Im Streitgespräch bekennt der Innsbrucker Religionsphilosoph Winfried Löffler: "Ich gebe zu, das Problem des Übels ist der massivste religionskritische Einwand. Ich glaube auch nicht, dass es dafür wirklich interessante philosophische Lösungen gibt." Eckart Voland erwidert darauf: "Eine theologische Erblast, die in diesem Zusammenhang erfunden wurde, ist der freie Wille. Es gibt nur eine Erklärung für das Übel in der Welt: Der Mensch kann sich frei gegen Gott entscheiden." Aber als Naturwissenschaftler, so fügt der Evolutionsbiologe hinzu, existiert die Frage nicht: "In der Naturwissenschaft gibt es da gar kein Problem. Leben passiert, Evolution passiert, wir haben Geschichte, kosmische Ereignisse, die wirken – das ist einfach Kontingenz.
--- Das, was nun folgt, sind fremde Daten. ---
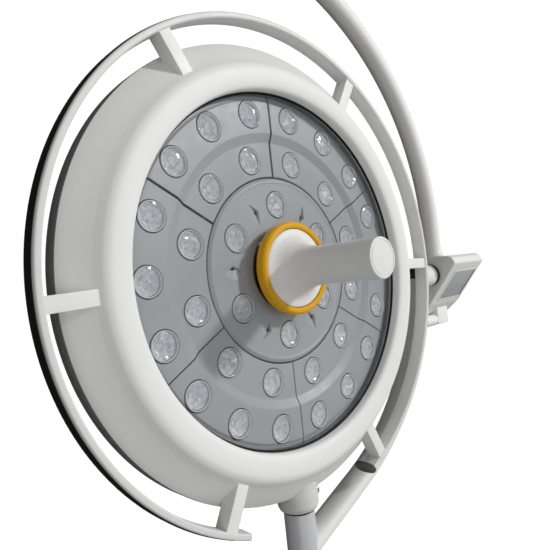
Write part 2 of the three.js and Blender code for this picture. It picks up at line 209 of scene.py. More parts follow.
WHITE = surface("paint_white", (0.79, 0.79, 0.775), 0.46, vary=0.012, spec=0.4, bump=0.05, grain=500)
# the head's white paint made darker for the grab rail: painted shade
RAIL_SHADED = surface("paint_rail_shaded", (0.68, 0.68, 0.665), 0.46, vary=0.012, spec=0.4, bump=0.0, grain=500)
# grey satin paint for the post, made darker still as painted shade from the head above it
POST = surface("paint_post_grey_and_shade", (0.60, 0.605, 0.62), 0.36, metallic=0.15, vary=0.012, spec=0.4, bump=0.04, grain=500)
SHELL = surface("shell_white", (0.80, 0.80, 0.79), 0.50, vary=0.012, spec=0.35, bump=0.04, grain=700)
SLEEVE = surface("sleeve_white", (0.79, 0.79, 0.78), 0.44, vary=0.012, spec=0.4, bump=0.05, grain=1200)
CARRIER = surface("carrier_grey", (0.395, 0.40, 0.41), 0.42, vary=0.03, bump=0.06, grain=1500, big=7.0)
# dark plastic; the flange round each lens also uses it as painted shade
DARK = surface("plastic_dark_and_shade", (0.030, 0.030, 0.032), 0.5, vary=0.15, bump=0.15, grain=1600)
# dark grey band behind the front shell; on the window seat the same grey is painted shade
BAND = surface("band_dark_and_shade", (0.17, 0.172, 0.172), 0.5, vary=0.08, bump=0.1, grain=1200)
CAPDARK = surface("cap_dark", (0.10, 0.10, 0.10), 0.42, vary=0.12, bump=0.1, grain=1200)
RUBBER = surface("rubber_black", (0.006, 0.006, 0.0065), 0.6, vary=0.2, spec=0.25, bump=0.15, grain=1400)
# the head's white paint made darker for the pivot boss: painted shade
BOSS_SHADED = surface("paint_boss_shaded", (0.63, 0.63, 0.615), 0.46, vary=0.012, spec=0.4, bump=0.05, grain=500)
YELLOW = surface("ring_yellow", (0.68, 0.35, 0.003), 0.34, vary=0.04, spec=0.3, bump=0.03, grain=900, big=12.0)
STEEL = surface("steel_turned", (0.56, 0.57, 0.58), 0.28, metallic=1.0, vary=0.05, bump=0.12, grain=300, brushed=(1, 1, 14))
ALU = surface("aluminium", (0.62, 0.63, 0.65), 0.38, metallic=1.0, vary=0.05, bump=0.15, grain=600, brushed=(6, 1, 1))
BRONZE = surface("bronze", (0.47, 0.29, 0.11), 0.33, metallic=1.0, vary=0.08, bump=0.1, grain=500)
# the white LED board made dark grey: painted shade seen through the seams and lens gaps
BOARD = surface("board_dark_painted_shade", (0.30, 0.31, 0.30), 0.45, vary=0.05, bump=0.1, grain=1800)
DISPLAY = surface("display_face", (0.46, 0.48, 0.505), 0.30, vary=0.05, bump=0.05, grain=2000, big=14.0, tint=(0.46, 0.47, 0.48))
KEYS = surface("display_keys", (0.45, 0.47, 0.50), 0.34, vary=0.04, bump=0.05, grain=2000, big=14.0)
EMIT = surface("led_phosphor", (0.86, 0.85, 0.76), 0.5, vary=0.06, bump=0.1, grain=2500, big=60.0)


def crystal(name):
    """Moulded reflector seen through a faceted lens: bright and grey cells with sharp borders, the bright cells a
    painted sparkle that stands in for glints of light.
    """
    mat, nt, out = nt_new(name)
    b = nt.nodes.new("ShaderNodeBsdfPrincipled")
    b.inputs["Metallic"].default_value = 0.25
    v = tex_coord(nt)
    vo = nt.nodes.new("ShaderNodeTexVoronoi")
    vo.inputs["Scale"].default_value = 260.0
    nt.links.new(v, vo.inputs["Vector"])
    sep = nt.nodes.new("ShaderNodeSeparateColor")
    nt.links.new(vo.outputs["Color"], sep.inputs[0])
    # bright cells: painted sparkle highlights
    nt.links.new(ramp(nt, sep.outputs[0], 0.1, 0.6, (0.62, 0.63, 0.66), (0.99, 0.99, 1.0)), b.inputs["Base Color"])
    nt.links.new(rng(nt, sep.outputs[1], 0.08, 0.35), b.inputs["Roughness"])
    bp = nt.nodes.new("ShaderNodeBump")
    bp.inputs["Strength"].default_value = 0.5
    bp.inputs["Distance"].default_value = 0.0012
    nt.links.new(sep.outputs[2], bp.inputs["Height"])
    nt.links.new(bp.outputs["Normal"], b.inputs["Normal"])
    nt.links.new(b.outputs[0], out.inputs[0])
    MATS[name] = mat
    return mat


REFL = crystal("lens_reflector_painted_sparkle")
WINDOW = glassy("window_clear", (0.92, 0.94, 0.96), 1.0, 0.036, 5.0, 0.012, (0.975, 0.98, 0.985))
LENS = glassy("lens_clear", (0.93, 0.94, 0.975), 0.0, 0.26, 3.0, 0.10, (0.985, 0.985, 0.995))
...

In der Innenperspektive des Gläubigen jedoch bleibt das Problem aus zwei besonderen Gründen drängend: Für Christen handelt es sich nicht nur um eine Infragestellung Gottes, sondern auch um eine Frage an Gott, wie er das Übel zulassen kann. Und es ist eine Frage an das eigene Gewissen, was man selbst angesichts des Leids eigentlich tun soll."